YOUR OBJECTIVE. The lines to print start at the one containing "reach = [1 +" and end at the one containing "bpy.context.scene.collection.objects.link(empty)"; print them exactly, ends included, and only them.
· · · · ·
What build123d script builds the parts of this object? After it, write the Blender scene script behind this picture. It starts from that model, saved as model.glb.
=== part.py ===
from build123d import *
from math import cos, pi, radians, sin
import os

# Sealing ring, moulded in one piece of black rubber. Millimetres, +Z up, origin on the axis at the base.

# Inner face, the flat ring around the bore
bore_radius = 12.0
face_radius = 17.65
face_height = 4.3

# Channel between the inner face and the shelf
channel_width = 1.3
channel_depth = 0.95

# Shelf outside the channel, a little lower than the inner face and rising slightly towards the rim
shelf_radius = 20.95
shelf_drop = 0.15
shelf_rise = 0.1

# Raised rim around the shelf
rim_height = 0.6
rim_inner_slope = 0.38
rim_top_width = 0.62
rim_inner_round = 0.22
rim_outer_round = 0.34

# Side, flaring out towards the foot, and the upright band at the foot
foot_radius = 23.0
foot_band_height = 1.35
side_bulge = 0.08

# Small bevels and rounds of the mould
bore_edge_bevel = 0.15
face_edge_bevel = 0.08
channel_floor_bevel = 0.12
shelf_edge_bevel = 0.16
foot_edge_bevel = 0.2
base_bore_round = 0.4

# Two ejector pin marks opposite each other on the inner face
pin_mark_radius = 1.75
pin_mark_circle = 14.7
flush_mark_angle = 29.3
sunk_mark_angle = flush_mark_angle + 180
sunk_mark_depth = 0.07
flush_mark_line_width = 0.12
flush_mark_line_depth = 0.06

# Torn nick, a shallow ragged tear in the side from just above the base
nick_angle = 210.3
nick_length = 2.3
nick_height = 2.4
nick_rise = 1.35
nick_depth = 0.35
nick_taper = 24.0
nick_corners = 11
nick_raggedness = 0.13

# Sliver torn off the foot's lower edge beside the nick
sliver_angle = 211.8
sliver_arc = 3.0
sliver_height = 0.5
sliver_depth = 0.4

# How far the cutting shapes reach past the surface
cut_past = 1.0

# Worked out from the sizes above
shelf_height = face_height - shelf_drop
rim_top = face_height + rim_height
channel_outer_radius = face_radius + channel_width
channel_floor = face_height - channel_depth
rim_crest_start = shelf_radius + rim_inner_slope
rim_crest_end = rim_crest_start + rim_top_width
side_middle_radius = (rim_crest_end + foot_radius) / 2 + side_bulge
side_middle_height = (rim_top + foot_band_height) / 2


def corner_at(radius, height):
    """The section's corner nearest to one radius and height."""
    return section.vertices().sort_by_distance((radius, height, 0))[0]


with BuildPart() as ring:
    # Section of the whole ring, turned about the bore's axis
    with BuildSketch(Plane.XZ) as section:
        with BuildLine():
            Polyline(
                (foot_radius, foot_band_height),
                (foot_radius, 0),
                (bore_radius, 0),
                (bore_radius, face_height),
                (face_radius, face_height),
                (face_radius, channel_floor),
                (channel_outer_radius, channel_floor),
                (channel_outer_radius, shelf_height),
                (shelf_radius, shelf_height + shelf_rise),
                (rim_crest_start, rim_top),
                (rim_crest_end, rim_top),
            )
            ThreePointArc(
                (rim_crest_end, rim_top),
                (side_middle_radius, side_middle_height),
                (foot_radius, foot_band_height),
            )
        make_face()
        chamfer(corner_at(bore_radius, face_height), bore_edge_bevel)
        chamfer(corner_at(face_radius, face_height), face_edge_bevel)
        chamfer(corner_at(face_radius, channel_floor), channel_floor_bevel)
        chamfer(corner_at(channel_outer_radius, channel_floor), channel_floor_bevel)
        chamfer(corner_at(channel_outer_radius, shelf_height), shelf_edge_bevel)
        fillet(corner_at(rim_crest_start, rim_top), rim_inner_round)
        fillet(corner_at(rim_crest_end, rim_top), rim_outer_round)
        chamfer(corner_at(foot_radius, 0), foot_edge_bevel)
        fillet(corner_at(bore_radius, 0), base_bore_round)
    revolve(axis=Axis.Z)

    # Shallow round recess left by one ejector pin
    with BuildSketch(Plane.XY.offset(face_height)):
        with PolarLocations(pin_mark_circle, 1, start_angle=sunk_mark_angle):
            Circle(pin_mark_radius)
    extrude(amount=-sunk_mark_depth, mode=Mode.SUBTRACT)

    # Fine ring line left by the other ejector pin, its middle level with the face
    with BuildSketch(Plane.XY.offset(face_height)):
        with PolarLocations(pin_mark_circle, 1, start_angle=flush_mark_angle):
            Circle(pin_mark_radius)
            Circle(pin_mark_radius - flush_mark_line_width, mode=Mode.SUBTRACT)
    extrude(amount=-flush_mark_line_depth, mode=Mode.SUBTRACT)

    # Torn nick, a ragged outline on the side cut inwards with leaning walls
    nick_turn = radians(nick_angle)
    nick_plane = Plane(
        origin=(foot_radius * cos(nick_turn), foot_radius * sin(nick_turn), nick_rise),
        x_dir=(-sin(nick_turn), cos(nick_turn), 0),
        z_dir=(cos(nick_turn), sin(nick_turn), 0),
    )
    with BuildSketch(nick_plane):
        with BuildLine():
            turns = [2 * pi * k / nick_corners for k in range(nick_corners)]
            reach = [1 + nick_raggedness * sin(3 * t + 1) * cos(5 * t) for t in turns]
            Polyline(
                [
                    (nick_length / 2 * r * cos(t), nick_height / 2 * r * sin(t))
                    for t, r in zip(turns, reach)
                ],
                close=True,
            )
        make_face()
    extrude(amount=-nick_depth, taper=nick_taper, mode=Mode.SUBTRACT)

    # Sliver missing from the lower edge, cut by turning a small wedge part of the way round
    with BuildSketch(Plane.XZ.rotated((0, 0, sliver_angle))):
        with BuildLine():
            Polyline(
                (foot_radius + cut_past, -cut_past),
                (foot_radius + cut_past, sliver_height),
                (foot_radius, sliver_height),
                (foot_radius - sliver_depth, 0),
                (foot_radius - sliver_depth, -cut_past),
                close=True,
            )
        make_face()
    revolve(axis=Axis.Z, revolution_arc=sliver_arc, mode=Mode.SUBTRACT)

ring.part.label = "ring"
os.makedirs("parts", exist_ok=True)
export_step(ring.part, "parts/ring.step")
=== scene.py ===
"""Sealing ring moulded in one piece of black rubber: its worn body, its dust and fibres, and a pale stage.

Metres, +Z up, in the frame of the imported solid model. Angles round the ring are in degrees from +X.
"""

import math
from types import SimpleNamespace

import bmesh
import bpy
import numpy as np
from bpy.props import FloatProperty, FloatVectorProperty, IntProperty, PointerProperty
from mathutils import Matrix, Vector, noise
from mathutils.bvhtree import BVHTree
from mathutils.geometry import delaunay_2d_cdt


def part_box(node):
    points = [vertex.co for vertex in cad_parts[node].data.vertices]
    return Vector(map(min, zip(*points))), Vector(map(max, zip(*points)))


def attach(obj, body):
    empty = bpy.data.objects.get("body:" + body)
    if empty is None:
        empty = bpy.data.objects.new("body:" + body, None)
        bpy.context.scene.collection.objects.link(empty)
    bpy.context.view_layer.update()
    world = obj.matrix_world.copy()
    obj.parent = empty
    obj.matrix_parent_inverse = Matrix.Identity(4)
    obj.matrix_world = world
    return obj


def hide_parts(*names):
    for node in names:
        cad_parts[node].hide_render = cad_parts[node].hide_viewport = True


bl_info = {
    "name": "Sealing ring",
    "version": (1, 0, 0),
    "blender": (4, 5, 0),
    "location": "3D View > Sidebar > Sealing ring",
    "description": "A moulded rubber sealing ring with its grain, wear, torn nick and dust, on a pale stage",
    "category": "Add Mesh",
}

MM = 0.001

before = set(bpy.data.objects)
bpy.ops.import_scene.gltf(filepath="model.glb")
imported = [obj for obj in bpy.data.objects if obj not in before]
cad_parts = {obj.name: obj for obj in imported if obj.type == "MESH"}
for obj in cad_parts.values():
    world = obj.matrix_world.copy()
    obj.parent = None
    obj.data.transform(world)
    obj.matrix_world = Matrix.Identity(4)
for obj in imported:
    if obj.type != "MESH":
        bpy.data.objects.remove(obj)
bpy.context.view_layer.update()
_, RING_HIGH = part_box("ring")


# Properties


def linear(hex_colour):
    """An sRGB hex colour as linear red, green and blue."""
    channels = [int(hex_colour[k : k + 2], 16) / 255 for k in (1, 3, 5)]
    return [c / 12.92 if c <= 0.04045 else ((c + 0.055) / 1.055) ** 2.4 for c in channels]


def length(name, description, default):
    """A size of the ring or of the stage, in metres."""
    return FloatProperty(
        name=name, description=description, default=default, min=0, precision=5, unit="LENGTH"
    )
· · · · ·
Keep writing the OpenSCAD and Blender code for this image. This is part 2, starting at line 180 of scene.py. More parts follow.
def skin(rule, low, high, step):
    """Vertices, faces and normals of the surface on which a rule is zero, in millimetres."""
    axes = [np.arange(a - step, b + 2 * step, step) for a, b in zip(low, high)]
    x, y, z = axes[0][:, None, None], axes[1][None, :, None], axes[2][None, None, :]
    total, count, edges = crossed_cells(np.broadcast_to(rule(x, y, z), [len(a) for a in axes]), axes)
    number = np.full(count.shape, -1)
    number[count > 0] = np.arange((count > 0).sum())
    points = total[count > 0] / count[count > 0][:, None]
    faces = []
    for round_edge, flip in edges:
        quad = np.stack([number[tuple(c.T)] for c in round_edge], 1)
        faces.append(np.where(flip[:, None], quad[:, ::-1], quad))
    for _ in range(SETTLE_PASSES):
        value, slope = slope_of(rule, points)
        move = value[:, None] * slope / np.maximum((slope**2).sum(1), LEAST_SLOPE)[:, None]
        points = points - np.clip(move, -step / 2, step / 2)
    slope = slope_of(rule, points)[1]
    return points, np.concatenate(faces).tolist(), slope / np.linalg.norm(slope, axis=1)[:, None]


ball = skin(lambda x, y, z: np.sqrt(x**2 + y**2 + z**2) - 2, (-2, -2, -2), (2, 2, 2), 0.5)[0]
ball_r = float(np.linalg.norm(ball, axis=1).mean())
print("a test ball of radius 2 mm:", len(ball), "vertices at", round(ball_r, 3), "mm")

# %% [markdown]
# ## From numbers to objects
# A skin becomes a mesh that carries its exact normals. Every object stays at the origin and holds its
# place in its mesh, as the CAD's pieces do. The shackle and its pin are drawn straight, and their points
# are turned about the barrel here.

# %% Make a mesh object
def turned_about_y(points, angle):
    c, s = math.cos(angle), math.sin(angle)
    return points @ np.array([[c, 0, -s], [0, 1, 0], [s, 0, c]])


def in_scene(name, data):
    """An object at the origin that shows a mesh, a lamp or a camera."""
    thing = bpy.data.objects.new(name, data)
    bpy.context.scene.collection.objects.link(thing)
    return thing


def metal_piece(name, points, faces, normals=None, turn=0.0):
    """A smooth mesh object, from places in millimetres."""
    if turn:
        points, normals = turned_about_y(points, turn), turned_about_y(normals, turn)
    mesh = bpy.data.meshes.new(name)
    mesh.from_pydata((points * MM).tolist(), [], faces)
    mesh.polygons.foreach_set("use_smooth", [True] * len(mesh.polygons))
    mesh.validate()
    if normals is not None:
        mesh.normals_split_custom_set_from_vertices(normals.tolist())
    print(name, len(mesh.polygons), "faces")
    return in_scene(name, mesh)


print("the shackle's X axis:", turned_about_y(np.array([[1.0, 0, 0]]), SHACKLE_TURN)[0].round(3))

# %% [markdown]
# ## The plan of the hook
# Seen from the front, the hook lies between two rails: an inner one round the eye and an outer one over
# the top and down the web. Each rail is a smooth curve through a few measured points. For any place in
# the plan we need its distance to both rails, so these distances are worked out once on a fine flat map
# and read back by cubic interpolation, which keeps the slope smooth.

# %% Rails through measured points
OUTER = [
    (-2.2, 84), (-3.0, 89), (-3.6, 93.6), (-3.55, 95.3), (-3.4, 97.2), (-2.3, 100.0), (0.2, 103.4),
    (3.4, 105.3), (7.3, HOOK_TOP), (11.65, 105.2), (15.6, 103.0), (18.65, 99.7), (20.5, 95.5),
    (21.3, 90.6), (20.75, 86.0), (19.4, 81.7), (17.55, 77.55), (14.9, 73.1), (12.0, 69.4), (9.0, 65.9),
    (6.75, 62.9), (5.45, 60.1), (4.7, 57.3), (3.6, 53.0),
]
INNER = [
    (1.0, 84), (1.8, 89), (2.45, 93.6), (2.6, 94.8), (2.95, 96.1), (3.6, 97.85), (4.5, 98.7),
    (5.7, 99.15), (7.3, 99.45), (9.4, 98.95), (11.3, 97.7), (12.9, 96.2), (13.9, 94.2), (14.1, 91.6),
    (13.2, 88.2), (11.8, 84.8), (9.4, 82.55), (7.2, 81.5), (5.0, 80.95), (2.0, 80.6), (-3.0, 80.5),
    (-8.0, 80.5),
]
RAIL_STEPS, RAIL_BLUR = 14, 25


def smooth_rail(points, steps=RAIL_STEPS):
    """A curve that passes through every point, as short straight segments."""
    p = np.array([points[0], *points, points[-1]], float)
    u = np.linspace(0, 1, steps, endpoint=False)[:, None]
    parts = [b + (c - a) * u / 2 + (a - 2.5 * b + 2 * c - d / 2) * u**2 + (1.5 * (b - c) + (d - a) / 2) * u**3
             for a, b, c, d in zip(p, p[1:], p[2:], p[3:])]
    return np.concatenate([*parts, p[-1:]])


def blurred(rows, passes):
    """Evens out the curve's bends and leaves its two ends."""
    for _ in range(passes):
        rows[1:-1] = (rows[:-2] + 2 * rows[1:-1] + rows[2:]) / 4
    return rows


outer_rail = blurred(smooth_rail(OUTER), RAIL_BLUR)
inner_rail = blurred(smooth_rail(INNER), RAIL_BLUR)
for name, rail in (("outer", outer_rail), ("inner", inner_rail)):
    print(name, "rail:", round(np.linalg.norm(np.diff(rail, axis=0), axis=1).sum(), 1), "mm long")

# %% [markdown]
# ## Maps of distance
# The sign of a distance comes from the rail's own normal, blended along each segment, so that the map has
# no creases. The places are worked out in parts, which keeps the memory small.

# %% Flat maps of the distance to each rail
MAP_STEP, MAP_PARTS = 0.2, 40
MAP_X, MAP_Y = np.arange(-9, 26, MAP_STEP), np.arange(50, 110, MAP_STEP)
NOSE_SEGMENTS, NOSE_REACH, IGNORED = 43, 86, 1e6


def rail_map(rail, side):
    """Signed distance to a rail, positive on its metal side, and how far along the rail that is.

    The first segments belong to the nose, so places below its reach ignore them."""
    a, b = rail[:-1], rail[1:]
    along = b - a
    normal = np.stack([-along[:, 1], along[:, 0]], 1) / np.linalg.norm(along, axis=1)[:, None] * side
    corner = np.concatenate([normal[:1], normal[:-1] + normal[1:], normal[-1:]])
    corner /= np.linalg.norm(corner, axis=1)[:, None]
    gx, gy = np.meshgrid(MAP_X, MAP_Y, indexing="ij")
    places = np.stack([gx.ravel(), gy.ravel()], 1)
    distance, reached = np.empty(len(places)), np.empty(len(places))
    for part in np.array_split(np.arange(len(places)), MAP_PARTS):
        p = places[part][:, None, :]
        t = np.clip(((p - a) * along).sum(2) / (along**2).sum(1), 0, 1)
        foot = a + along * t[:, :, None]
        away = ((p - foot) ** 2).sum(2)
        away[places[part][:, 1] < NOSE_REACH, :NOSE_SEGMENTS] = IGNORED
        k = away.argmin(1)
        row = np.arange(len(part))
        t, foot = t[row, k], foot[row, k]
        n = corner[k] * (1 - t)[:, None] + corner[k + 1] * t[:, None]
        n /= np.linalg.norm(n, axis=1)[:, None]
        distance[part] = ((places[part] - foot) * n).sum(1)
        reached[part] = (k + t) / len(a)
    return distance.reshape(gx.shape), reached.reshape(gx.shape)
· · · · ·
EXERCISE RESULT.
            reach = [1 + nick_raggedness * sin(3 * t + 1) * cos(5 * t) for t in turns]
            Polyline(
                [
                    (nick_length / 2 * r * cos(t), nick_height / 2 * r * sin(t))
                    for t, r in zip(turns, reach)
                ],
                close=True,
            )
        make_face()
    extrude(amount=-nick_depth, taper=nick_taper, mode=Mode.SUBTRACT)

    # Sliver missing from the lower edge, cut by turning a small wedge part of the way round
    with BuildSketch(Plane.XZ.rotated((0, 0, sliver_angle))):
        with BuildLine():
            Polyline(
                (foot_radius + cut_past, -cut_past),
                (foot_radius + cut_past, sliver_height),
                (foot_radius, sliver_height),
                (foot_radius - sliver_depth, 0),
                (foot_radius - sliver_depth, -cut_past),
                close=True,
            )
        make_face()
    revolve(axis=Axis.Z, revolution_arc=sliver_arc, mode=Mode.SUBTRACT)

ring.part.label = "ring"
os.makedirs("parts", exist_ok=True)
export_step(ring.part, "parts/ring.step")
=== scene.py ===
"""Sealing ring moulded in one piece of black rubber: its worn body, its dust and fibres, and a pale stage.

Metres, +Z up, in the frame of the imported solid model. Angles round the ring are in degrees from +X.
"""

import math
from types import SimpleNamespace

import bmesh
import bpy
import numpy as np
from bpy.props import FloatProperty, FloatVectorProperty, IntProperty, PointerProperty
from mathutils import Matrix, Vector, noise
from mathutils.bvhtree import BVHTree
from mathutils.geometry import delaunay_2d_cdt


def part_box(node):
    points = [vertex.co for vertex in cad_parts[node].data.vertices]
    return Vector(map(min, zip(*points))), Vector(map(max, zip(*points)))


def attach(obj, body):
    empty = bpy.data.objects.get("body:" + body)
    if empty is None:
        empty = bpy.data.objects.new("body:" + body, None)
        bpy.context.scene.collection.objects.link(empty)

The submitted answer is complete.